*REQUIRED TASK*:
Hand back each line, unchanged, from the top down to the line where "# Millimetres and" sits.

*SOURCE DATA*:
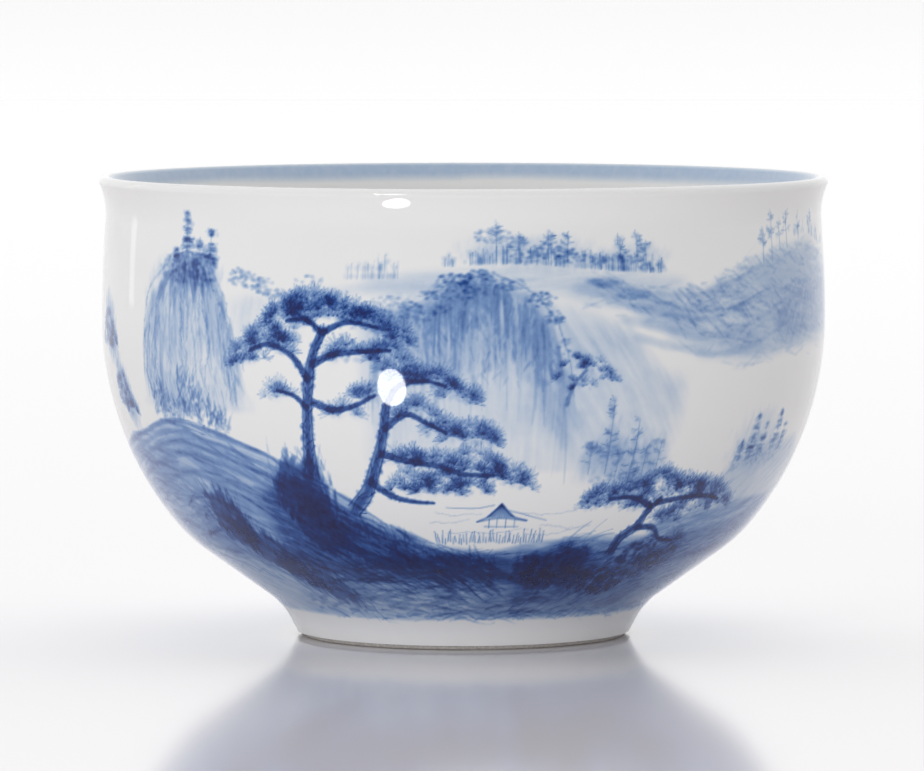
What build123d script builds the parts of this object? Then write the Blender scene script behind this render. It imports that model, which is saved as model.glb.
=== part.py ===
from build123d import *
import os
from math import copysign, cos, degrees, radians, sin

# A handleless porcelain teacup with an underglaze cobalt painting, built up the way such a cup is made:
# a clay body on a foot ring, pigment on the clay, and coats of clear glaze over both.
# Millimetres and degrees, +Z up. The origin is at the centre of the foot, where the cup stands.

# Driving dimensions
cup_height = 60.0
lip_diameter = 95.0
lip_thickness = 1.6
lip_lean = 66.0  # slope of the wall where it meets the lip, up from level
glaze_depth = 0.25  # clear glaze where it covers pigment
pigment_depth = 0.1  # cobalt lying on the clay
band_width = 2.0  # cobalt line inside the lip

# The foot
recess_radius = 18.0
recess_depth = 4.8
recess_corner = 1.2
glazed_foot_side = 1.8  # how far the outer glaze runs down the foot's side
bare_inside = 0.8  # height of the unglazed edge inside the foot
bare_corner = 0.5  # rounding of the unglazed edge

# The outside from the lip down, as pieces of (radius, turn) with left turns positive, or (length, 0)
flare = (9.0, 28.4)
upper_wall = (170.0, -4.4)
belly = (41.5, -39.5)
shoulder = (21.0, -15.0)
lower_wall = (10.0, 0.0)
foot_sweep = (9.5, 27.0)
wall_pieces = [flare, upper_wall, belly, shoulder, lower_wall, foot_sweep]

# The inside from the lip down, in the same form, as far as the nearly level floor
inner_flare_radius, inner_flare_turn = 14.0, 27.0
inner_upper_wall = (150.0, -5.0)
inner_belly = (38.0, -38.0)
inner_shoulder = (14.0, -36.0)
floor_turn = -14.0  # the floor is one arc that ends level on the axis

# What follows from them
coat_depth = glaze_depth + pigment_depth  # clear glaze where it lies on bare clay
lip_roll = lip_thickness / 2
lip_centre = Vector(lip_diameter / 2 - lip_roll, cup_height - lip_roll)
lip_outward = Vector(sin(radians(lip_lean)), -cos(radians(lip_lean)))
outer_start = lip_centre + lip_outward * lip_roll
inner_start = lip_centre - lip_outward * lip_roll
downward = 180.0 + lip_lean  # heading at the lip, going down either face
foot_side_heading = downward + sum(turn for _, turn in wall_pieces if turn)
band_turn = degrees(band_width / inner_flare_radius)
band_pieces = [(inner_flare_radius, band_turn)]
well_pieces = [
    (inner_flare_radius, inner_flare_turn - band_turn),
    inner_upper_wall,
    inner_belly,
    inner_shoulder,
]
recess_pieces = [(recess_corner, 90.0), (recess_radius - recess_corner, 0.0)]


def direction(heading):
    """The unit vector of a heading in degrees."""
    return Vector(cos(radians(heading)), sin(radians(heading)))


def trace(start, heading, pieces, shift=0.0):
    """Draws pieces end to end, each tangent to the last, and returns them.

    start and heading belong to the glazed surface. shift moves the whole line to the right of its
    direction of travel, so that arcs stay concentric with those of the surface.
    """
    point = start + direction(heading - 90) * shift
    drawn = []
    for size, turn in pieces:
        if turn:
            piece = JernArc(point, direction(heading), size + shift * copysign(1, turn), turn)
        else:
            piece = Line(point, point + direction(heading) * size)
        drawn.append(piece)
        point = piece @ 1
        heading += turn
    return drawn


def trace_floor(last_piece):
    """Draws the arc that carries a line of the inside on to the axis, where it is level."""
    start = last_piece @ 1
    radius = start.X / sin(radians(-floor_turn))
    return JernArc(start, direction(180 - floor_turn), radius, floor_turn)


def coat(start, heading, pieces, near, far, floor=False):
    """The face between two lines that follow a surface, near and far to the right of it.

    With floor, both lines carry on over the floor to the axis.
    """
    with BuildSketch() as section:
        with BuildLine():
            upper = trace(start, heading, pieces, near)
            lower = trace(start, heading, pieces, far)
            Line(upper[0] @ 0, lower[0] @ 0)
            if floor:
                upper.append(trace_floor(upper[-1]))
                lower.append(trace_floor(lower[-1]))
            Line(upper[-1] @ 1, lower[-1] @ 1)
        make_face()
    return section.sketch


def clay():
    """Half the section of the clay: wall, floor and foot in one, with the foot's bare edge rounded."""
    with BuildSketch() as section:
        with BuildLine():
            CenterArc(lip_centre, lip_roll - coat_depth, lip_lean - 90, 180)
            outside = trace(outer_start, downward, wall_pieces, coat_depth)
            sweep_end = outside[-1] @ 1
            side_length = sweep_end.Y / -direction(foot_side_heading).Y
            side = Line(sweep_end, sweep_end + direction(foot_side_heading) * side_length)
            rise = (recess_depth - recess_corner, 0.0)
            recess = trace(Vector(recess_radius, 0), 90, [rise] + recess_pieces, coat_depth)
            Line(side @ 1, recess[0] @ 0)
            inside = trace(inner_start, downward, band_pieces + well_pieces, -coat_depth)
            floor = trace_floor(inside[-1])
            Line(recess[-1] @ 1, floor @ 1)
        make_face()
        fillet(section.vertices().group_by(Axis.Y)[0], bare_corner)
    return section.sketch


os.makedirs("parts", exist_ok=True)

floor_underside = Plane.XY.offset(recess_depth + coat_depth)
wall_end = trace(outer_start, downward, wall_pieces)[-1] @ 1
band_end = trace(inner_start, downward, band_pieces)[-1] @ 1

# Clay wall and floor, down to the top of the foot recess
with BuildPart() as porcelain_body:
    with BuildSketch(Plane.XZ):
        add(clay())
    revolve(axis=Axis.Z)
    split(bisect_by=floor_underside, keep=Keep.TOP)
porcelain_body.part.label = "porcelain_body"
export_step(porcelain_body.part, "parts/porcelain_body.step")

# Clay ring under the floor, with a rounded bare edge that the cup stands on
with BuildPart() as foot_ring:
    with BuildSketch(Plane.XZ):
        add(clay())
    revolve(axis=Axis.Z)
    split(bisect_by=floor_underside, keep=Keep.BOTTOM)
foot_ring.part.label = "foot_ring"
export_step(foot_ring.part, "parts/foot_ring.step")

# Cobalt painting on the outside of the wall, under the glaze
with BuildPart() as landscape_painting:
    with BuildSketch(Plane.XZ):
        add(coat(outer_start, downward, wall_pieces, glaze_depth, coat_depth))
    revolve(axis=Axis.Z)
landscape_painting.part.label = "landscape_painting"
export_step(landscape_painting.part, "parts/landscape_painting.step")

# Clear glaze over the painting and down the foot's side
with BuildPart() as outer_glaze:
    with BuildSketch(Plane.XZ):
        add(coat(outer_start, downward, wall_pieces, 0, glaze_depth))
        add(coat(wall_end, foot_side_heading, [(glazed_foot_side, 0.0)], 0, coat_depth))
    revolve(axis=Axis.Z)
outer_glaze.part.label = "outer_glaze"
export_step(outer_glaze.part, "parts/outer_glaze.step")

# Rounded bead of glaze over the lip, where the outer and inner coats meet
with BuildPart() as lip_glaze:
    with BuildSketch(Plane.XZ):
        with BuildLine():
            over = CenterArc(lip_centre, lip_roll, lip_lean - 90, 180)
            under = CenterArc(lip_centre, lip_roll - coat_depth, lip_lean - 90, 180)
            Line(over @ 0, under @ 0)
            Line(over @ 1, under @ 1)
        make_face()
    revolve(axis=Axis.Z)
lip_glaze.part.label = "lip_glaze"
export_step(lip_glaze.part, "parts/lip_glaze.step")

# Cobalt line painted inside, just below the lip
with BuildPart() as inner_rim_band:
    with BuildSketch(Plane.XZ):
        add(coat(inner_start, downward, band_pieces, -glaze_depth, -coat_depth))
    revolve(axis=Axis.Z)
inner_rim_band.part.label = "inner_rim_band"
export_step(inner_rim_band.part, "parts/inner_rim_band.step")

# Clear glaze poured over the whole inside
with BuildPart() as inner_glaze:
    with BuildSketch(Plane.XZ):
        add(coat(inner_start, downward, band_pieces, 0, -glaze_depth))
        add(coat(band_end, downward + band_turn, well_pieces, 0, -coat_depth, floor=True))
    revolve(axis=Axis.Z)
inner_glaze.part.label = "inner_glaze"
export_step(inner_glaze.part, "parts/inner_glaze.step")

# Clear glaze in the recess under the floor, stopping short of the bare edge
with BuildPart() as foot_well_glaze:
    with BuildSketch(Plane.XZ):
        rise = (recess_depth - recess_corner - bare_inside, 0.0)
        add(coat(Vector(recess_radius, bare_inside), 90, [rise] + recess_pieces, 0, coat_depth))
    revolve(axis=Axis.Z)
foot_well_glaze.part.label = "foot_well_glaze"
export_step(foot_well_glaze.part, "parts/foot_well_glaze.step")
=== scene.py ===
import math

import bpy
import numpy as np
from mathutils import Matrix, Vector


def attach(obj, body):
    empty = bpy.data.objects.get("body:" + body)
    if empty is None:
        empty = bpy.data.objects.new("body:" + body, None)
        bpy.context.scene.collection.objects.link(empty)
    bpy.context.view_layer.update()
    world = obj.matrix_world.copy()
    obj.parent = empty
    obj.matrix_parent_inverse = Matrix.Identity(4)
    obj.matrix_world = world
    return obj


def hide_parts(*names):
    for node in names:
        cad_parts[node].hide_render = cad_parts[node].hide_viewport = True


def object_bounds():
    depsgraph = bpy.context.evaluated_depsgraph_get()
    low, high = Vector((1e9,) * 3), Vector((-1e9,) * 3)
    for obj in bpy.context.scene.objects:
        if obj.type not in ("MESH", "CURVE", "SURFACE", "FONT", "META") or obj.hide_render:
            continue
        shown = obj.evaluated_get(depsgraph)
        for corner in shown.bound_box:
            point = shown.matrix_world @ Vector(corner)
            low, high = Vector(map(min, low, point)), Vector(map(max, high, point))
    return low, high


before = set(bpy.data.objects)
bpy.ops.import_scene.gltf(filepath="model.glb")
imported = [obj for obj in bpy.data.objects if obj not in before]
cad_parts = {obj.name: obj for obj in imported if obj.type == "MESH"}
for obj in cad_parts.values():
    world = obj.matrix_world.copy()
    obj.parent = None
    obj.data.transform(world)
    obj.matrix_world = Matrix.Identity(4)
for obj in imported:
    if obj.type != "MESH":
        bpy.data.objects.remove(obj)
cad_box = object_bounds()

# A porcelain teacup painted in cobalt under a clear glaze. The CAD says where every surface lies; this
# script turns the same surfaces more finely, paints a landscape round the wall with a small brush
# engine, and lights the cup. Outlines and the painting are in millimetres and degrees. Azimuth 0 faces
# the camera, which stands on the -Y side, and grows to the right.
MM = 0.001
GLAZE_MM = 0.34  # a shade thinner than the CAD coat, so that it stays clear of the clay

cup_mm = (cad_box[1][2] - cad_box[0][2]) / MM
lip_radius_mm = cad_box[1][0] / MM
lip_roll_mm = 0.8
lip_lean = 66.0
lip_centre = np.array([lip_radius_mm - lip_roll_mm, cup_mm - lip_roll_mm])
lip_outward = np.array([math.sin(math.radians(lip_lean)), -math.cos(math.radians(lip_lean))])
downward = 180.0 + lip_lean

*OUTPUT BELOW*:
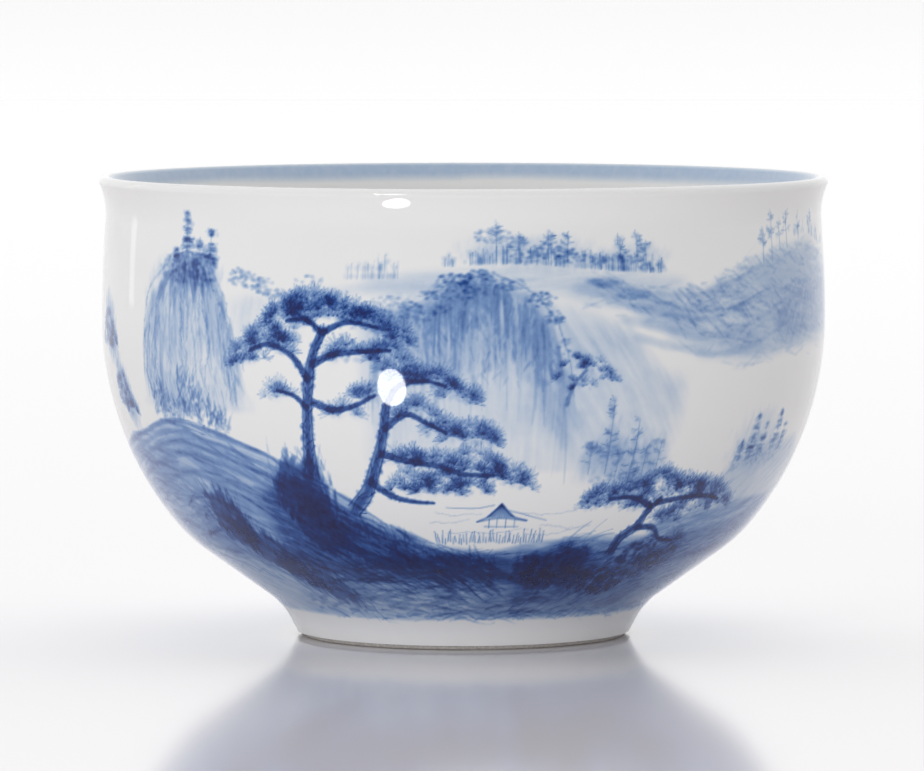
What build123d script builds the parts of this object? Then write the Blender scene script behind this render. It imports that model, which is saved as model.glb.
=== part.py ===
from build123d import *
import os
from math import copysign, cos, degrees, radians, sin

# A handleless porcelain teacup with an underglaze cobalt painting, built up the way such a cup is made:
# a clay body on a foot ring, pigment on the clay, and coats of clear glaze over both.
# Millimetres and degrees, +Z up. The origin is at the centre of the foot, where the cup stands.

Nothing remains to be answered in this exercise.